■ Work to be completed
Check every line below for the word "parts" and copy each one that has it.

_____

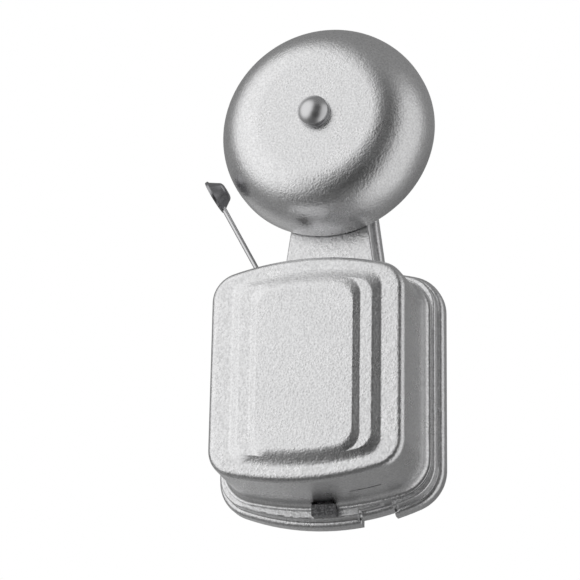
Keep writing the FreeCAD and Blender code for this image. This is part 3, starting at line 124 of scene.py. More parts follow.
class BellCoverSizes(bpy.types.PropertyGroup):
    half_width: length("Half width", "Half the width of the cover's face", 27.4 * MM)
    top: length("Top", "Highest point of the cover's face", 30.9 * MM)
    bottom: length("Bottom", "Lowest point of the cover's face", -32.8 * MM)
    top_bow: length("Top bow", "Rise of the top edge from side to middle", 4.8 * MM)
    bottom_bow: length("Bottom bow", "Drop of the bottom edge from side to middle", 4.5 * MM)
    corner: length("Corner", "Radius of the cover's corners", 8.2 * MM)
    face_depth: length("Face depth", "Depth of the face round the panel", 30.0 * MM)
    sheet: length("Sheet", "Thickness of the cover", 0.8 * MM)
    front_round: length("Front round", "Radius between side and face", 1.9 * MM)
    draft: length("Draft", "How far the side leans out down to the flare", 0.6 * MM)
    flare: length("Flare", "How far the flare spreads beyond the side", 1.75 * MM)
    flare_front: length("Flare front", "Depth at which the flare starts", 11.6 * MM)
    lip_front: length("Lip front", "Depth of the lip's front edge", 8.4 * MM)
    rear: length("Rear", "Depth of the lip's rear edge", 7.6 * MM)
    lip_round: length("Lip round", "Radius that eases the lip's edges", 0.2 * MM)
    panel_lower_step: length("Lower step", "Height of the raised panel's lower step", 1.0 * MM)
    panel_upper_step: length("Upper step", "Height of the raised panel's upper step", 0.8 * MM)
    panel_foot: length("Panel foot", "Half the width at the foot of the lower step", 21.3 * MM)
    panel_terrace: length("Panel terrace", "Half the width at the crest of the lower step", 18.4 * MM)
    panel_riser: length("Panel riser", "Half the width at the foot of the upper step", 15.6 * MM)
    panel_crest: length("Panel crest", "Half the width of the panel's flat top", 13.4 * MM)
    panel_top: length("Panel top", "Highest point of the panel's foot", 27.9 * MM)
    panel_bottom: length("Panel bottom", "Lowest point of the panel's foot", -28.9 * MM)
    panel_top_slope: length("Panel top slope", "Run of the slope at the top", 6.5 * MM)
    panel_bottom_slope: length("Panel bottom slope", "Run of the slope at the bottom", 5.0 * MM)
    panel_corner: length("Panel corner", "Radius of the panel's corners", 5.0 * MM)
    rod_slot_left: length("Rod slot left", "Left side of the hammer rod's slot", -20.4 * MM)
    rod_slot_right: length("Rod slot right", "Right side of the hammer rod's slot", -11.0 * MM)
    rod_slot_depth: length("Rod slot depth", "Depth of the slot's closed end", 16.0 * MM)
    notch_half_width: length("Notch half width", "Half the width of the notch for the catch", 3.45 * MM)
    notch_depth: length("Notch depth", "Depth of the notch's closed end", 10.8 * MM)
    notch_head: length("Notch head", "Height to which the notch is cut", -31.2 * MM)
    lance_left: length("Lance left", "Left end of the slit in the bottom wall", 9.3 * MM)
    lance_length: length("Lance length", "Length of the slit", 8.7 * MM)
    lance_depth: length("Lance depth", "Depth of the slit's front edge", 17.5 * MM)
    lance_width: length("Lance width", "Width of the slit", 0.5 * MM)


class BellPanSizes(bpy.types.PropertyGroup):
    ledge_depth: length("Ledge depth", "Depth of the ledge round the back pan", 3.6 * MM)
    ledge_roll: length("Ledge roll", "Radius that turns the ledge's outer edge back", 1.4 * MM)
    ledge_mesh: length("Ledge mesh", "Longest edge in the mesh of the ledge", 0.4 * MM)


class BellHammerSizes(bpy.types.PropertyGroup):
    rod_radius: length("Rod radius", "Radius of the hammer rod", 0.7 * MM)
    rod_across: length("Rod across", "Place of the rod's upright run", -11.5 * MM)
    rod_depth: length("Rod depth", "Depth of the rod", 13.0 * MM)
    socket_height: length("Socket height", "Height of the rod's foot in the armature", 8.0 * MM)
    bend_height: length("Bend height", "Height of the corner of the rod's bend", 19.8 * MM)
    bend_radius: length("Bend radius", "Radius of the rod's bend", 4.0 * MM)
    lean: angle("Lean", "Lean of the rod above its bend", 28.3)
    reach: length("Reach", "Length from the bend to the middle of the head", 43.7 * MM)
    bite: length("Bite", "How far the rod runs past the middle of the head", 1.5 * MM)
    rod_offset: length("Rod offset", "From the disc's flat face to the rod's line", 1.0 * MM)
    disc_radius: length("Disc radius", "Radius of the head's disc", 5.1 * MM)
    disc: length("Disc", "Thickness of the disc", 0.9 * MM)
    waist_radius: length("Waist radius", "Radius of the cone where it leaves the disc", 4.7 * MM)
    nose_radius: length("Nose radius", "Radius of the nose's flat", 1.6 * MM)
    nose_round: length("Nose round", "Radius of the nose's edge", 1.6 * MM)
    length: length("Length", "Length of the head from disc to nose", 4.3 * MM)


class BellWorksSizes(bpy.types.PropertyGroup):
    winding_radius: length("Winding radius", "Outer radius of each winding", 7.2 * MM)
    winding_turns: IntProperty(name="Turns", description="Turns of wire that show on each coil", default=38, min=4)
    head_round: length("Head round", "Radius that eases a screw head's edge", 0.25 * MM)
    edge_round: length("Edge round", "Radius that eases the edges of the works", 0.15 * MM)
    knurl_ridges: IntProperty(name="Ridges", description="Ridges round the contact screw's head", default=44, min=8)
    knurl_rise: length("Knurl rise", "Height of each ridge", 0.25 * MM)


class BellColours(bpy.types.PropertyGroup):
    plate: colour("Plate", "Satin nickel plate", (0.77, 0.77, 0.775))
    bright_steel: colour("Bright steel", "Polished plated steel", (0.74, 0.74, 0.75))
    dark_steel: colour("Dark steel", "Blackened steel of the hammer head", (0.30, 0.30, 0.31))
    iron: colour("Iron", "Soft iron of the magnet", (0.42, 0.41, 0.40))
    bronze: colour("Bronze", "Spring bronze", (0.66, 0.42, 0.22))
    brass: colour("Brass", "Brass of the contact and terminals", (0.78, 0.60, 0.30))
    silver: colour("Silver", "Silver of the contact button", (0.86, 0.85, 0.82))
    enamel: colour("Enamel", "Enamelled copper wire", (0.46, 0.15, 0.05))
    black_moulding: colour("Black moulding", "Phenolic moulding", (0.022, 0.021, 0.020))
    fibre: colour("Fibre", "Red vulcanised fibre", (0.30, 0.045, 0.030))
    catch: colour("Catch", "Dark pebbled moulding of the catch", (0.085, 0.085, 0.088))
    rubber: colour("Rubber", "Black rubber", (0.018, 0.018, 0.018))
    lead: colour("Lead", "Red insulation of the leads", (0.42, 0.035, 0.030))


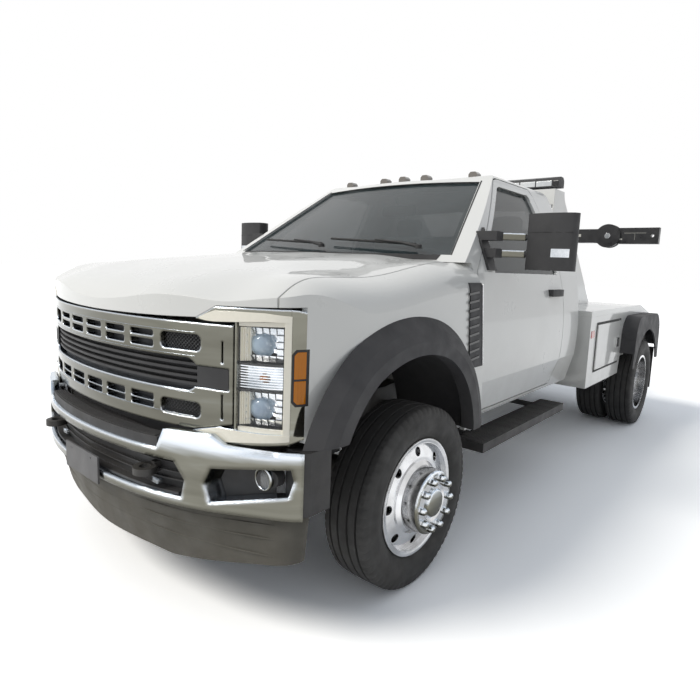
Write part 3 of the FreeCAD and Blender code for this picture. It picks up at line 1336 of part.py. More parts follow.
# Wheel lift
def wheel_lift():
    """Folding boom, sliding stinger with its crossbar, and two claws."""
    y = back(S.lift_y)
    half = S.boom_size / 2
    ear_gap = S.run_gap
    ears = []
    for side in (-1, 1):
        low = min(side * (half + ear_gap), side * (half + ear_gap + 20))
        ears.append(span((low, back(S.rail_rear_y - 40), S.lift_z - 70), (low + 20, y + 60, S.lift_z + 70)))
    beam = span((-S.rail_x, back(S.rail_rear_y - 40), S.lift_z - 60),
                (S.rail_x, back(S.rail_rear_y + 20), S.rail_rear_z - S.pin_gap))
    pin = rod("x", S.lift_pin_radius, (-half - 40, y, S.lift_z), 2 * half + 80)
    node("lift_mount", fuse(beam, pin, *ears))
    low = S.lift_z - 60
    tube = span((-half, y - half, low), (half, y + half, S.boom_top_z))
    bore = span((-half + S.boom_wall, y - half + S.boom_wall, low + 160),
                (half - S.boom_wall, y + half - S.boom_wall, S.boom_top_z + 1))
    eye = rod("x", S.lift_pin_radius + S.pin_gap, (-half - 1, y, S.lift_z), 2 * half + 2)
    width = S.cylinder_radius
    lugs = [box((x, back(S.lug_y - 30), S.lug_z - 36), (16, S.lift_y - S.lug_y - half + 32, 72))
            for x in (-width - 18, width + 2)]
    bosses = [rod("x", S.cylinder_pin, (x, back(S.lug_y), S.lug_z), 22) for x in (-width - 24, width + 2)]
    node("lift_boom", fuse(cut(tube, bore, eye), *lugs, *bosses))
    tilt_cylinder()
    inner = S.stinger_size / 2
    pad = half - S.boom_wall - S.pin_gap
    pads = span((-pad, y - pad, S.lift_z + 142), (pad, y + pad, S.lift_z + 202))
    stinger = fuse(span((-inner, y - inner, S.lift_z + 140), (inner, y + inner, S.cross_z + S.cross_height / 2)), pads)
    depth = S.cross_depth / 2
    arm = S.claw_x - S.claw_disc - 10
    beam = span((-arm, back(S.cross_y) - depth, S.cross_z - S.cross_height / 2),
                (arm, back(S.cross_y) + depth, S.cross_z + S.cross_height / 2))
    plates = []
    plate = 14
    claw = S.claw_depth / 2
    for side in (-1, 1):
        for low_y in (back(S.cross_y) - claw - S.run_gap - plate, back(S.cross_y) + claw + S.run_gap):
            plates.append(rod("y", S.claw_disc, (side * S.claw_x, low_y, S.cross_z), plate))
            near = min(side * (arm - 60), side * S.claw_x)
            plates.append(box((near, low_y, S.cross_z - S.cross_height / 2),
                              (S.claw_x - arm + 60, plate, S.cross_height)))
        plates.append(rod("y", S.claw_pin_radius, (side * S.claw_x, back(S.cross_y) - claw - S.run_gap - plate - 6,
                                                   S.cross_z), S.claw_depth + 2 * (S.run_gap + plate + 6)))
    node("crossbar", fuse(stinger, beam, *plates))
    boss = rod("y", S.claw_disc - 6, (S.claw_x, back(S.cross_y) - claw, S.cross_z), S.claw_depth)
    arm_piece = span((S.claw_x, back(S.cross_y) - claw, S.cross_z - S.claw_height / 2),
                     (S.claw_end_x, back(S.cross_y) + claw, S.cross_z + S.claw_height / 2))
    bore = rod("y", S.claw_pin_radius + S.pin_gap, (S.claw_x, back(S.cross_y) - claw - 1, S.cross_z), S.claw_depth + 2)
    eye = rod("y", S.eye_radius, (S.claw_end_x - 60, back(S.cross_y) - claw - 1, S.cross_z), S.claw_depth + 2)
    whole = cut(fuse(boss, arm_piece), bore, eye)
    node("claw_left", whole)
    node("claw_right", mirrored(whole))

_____

■ Full response
Keep writing the FreeCAD and Blender code for this image. This is part 3, starting at line 124 of scene.py. More parts follow.
Write part 3 of the FreeCAD and Blender code for this picture. It picks up at line 1336 of part.py. More parts follow.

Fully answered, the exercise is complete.